Les multinationales qui opèrent dans le secteur à l’échelle internationale ne sont pas épargnées par les amendes visant les colis en question. «Fedex, UPS et DHL doivent reverser à la Poste une redevance de 2 dollars, soit environ 17 dirhams sur les paquets de moins d’un kilo arrivés à l’aéroport et acheminés vers d’autres villes du Royaume», explique cet opérateur.

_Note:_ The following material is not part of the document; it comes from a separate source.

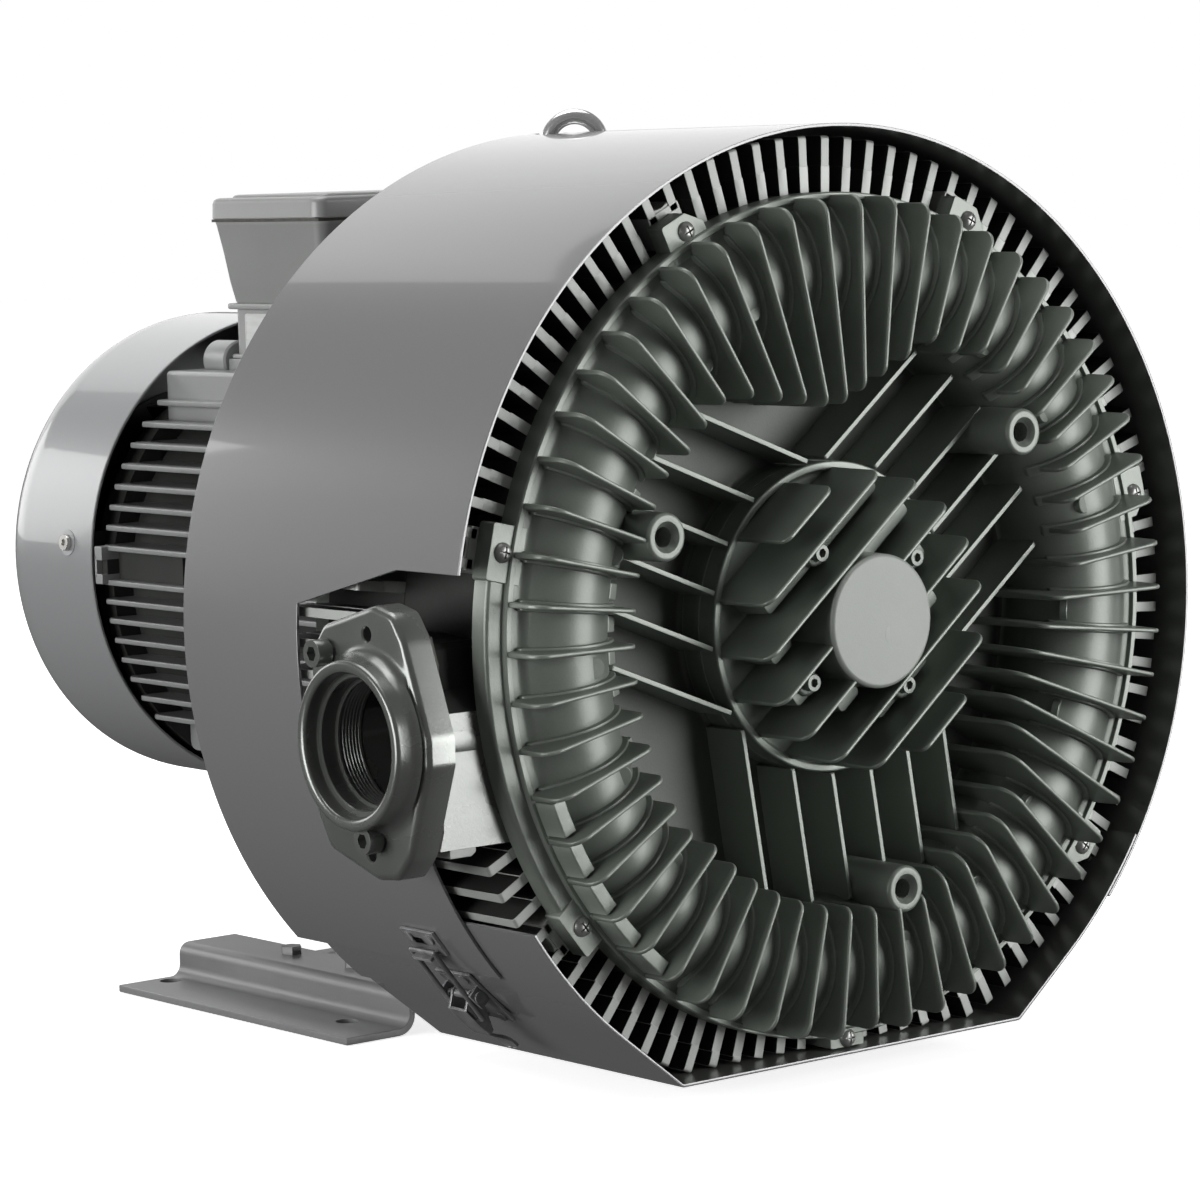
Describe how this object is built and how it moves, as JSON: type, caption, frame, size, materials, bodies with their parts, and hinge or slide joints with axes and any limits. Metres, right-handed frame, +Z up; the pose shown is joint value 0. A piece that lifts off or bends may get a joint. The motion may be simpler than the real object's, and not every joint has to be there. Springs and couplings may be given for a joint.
{
  "type": "side channel blower",
  "caption": "Motor-driven side channel blower with finned cast housing, round sheet shroud, flanged threaded ports, terminal box and bent-plate feet.",
  "frame": {"origin": "centre of the four foot-bolt holes, on the plane the feet stand on", "axes": "+Z up; +Y along the shaft from the finned front cover to the motor; +X to the right when facing the front cover. The shaft axis is at X = 0, Z = 0.285 m."},
  "size_m": [0.674, 0.7484, 0.6],
  "materials": {
    "casting_paint": "semi-gloss paint over a fine cast texture",
    "shroud_paint": "smooth semi-gloss grey paint",
    "motor_paint": "smooth semi-gloss grey paint",
    "foot_paint": "satin grey paint",
    "zinc_steel": "bright zinc",
    "dark_zinc": "dark zinc, satin",
    "black_steel": "oiled dark steel",
    "chrome_steel": "bright plated",
    "electrical_steel": "laminated edge",
    "copper_enamel": "varnished copper winding",
    "machined_steel": "turned",
    "bearing_steel": "ground",
    "cast_alloy": "as cast",
    "rubber_seal": "matt",
    "gasket_fibre": "matt fibre sheet",
    "black_plastic": "matt moulded",
    "board_plastic": "moulded",
    "brass_plain": "plain",
    "bare_plate": "bare plate, no marking"
  },
  "bodies": {
    "housing": {"front_cover": "casting_paint", "hub_cover": "casting_paint", "middle_casing": "casting_paint", "rear_casing": "casting_paint", "inlet_flange": "casting_paint", "outlet_flange": "casting_paint", "front_cover_screws": "zinc_steel", "hub_cover_screws": "zinc_steel", "casing_bolts": "zinc_steel", "inlet_flange_screws": "black_steel", "outlet_flange_screws": "black_steel", "inlet_gasket": "gasket_fibre", "outlet_gasket": "gasket_fibre", "terminal_box_gasket": "rubber_seal", "shroud_upper": "shroud_paint", "shroud_lower": "shroud_paint", "shroud_rivets": "zinc_steel", "latch_base": "dark_zinc", "latch_hook": "dark_zinc", "latch_rivets": "dark_zinc", "latch_pin": "dark_zinc", "eye_bolt": "chrome_steel", "foot_left": "foot_paint", "foot_right": "foot_paint", "base_plate": "foot_paint", "foot_bolts": "zinc_steel", "casing_foot_bolts": "zinc_steel", "motor_frame": "motor_paint", "motor_flange_screws": "zinc_steel", "stator_core": "electrical_steel", "stator_winding": "copper_enamel", "nde_shield": "motor_paint", "nde_shield_screws": "zinc_steel", "fan_cowl": "motor_paint", "fan_cowl_screws": "zinc_steel", "terminal_box_neck": "motor_paint", "terminal_box_body": "motor_paint", "terminal_box_lid": "motor_paint", "terminal_box_screws": "zinc_steel", "terminal_board": "board_plastic", "terminal_studs": "brass_plain", "cable_entry_plugs": "black_plastic", "rating_plate": "bare_plate", "front_bearing_outer": "bearing_steel", "drive_end_bearing_outer": "bearing_steel", "rear_bearing_outer": "bearing_steel", "drive_end_seal": "rubber_seal"},
    "rotor": {"shaft": "machined_steel", "front_bearing_inner": "bearing_steel", "drive_end_bearing_inner": "bearing_steel", "rear_bearing_inner": "bearing_steel", "front_spacer": "machined_steel", "impeller_spacer": "machined_steel", "front_impeller": "cast_alloy", "rear_impeller": "cast_alloy", "rotor_core": "electrical_steel", "cooling_fan": "black_plastic", "fan_retaining_ring": "machined_steel"},
    "lever": {"latch_lever": "dark_zinc"},
    "bail": {"latch_bail": "dark_zinc"}
  },
  "joints": [
    {"name": "rotor_spin", "type": "hinge", "parent": "housing", "child": "rotor", "pos_m": [0, 0, 0.285], "axis": [0, 1, 0], "continuous": true},
    {"name": "latch_lever_swing", "type": "hinge", "parent": "housing", "child": "lever", "pos_m": [-0.21213, -0.348, 0.06728], "axis": [0, 1, 0], "range_deg": [0, 110]},
    {"name": "latch_bail_swing", "type": "hinge", "parent": "lever", "child": "bail", "pos_m": [-0.20679, -0.348, 0.05256], "axis": [0, 1, 0], "range_deg": [-110, 0]}
  ],
  "couplings": [
    {"joint": "latch_bail_swing", "follows": "latch_lever_swing", "ratio": -1}
  ]
}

Les opérateurs dénoncent le niveau élevé du prix des services de la Poste
Pour sa part, le secteur du e-commerce s’organise à sa manière. Chez Jumia, qui a une flotte en propre pour servir ses clients dans les grandes villes, les colis de plus d’un kilo sont envoyés via des opérateurs tels que Aramex ou CTM messagerie dans les villes où l’opérateur n’est pas présent.
«Dans les villes où nous sommes présents, en l’occurrence Casablanca, Rabat, Kénitra, Fès, Tanger, Marrakech, Agadir, Oujda, Laâyoune, Dakhla et Meknès, nous livrons nos clients par nos propres moyens. A titre d’exemple, l’envoi d’un colis sur Casablanca coûte au client 20 DH à l’intérieur de Casablanca et entre 25 et 30 DH en dehors. Par contre, la Poste facture l’expédition d’un colis dont le poids est inférieur à un kilo à l’intérieur de Casablanca à 50 DH. Ce qui me semble très cher», explique M. Belghiti. La volonté de l’association Maroc Digital est de faire appel à de nouveaux opérateurs pour avoir accès à des services de qualité à des tarifs plus compétitifs, «ce qui permettra d’améliorer la qualité de traitement des colis et leur traçabilité», déclare M. Belghiti.
Pour sa part, Barid Al Maghrib dit avoir mis en place un dispositif spécial pour le e-commerce. Cela inclut, entre autres, le tracking des envois en ligne en temps réel à travers son site web, le suivi quotidien du sort des envois et un traitement personnalisé pour le client final par le biais d’appels et de SMS. Par ailleurs, des projets sont en cours pour améliorer les services de paiement tels que l’utilisation de PDA par les facteurs, le développement de nouvelles offres de paiement tels que Barid Bank Mobile, cartes prépayées…
Poste Maroc semble attachée à améliorer ses services dans le e-commerce où elle se place comme acteur majeur et veut s’imposer comme un opérateur aux services irréprochables. C’est loin d’être une solution pour les acteurs du e-commerce qui veulent en finir avec le monopole de Barid Al Maghrib sur les colis de moins d’un kilo par l’amendement de la loi. En attendant, le secteur croît de manière exponentielle, ce qui aiguise les appétits de tout un chacun.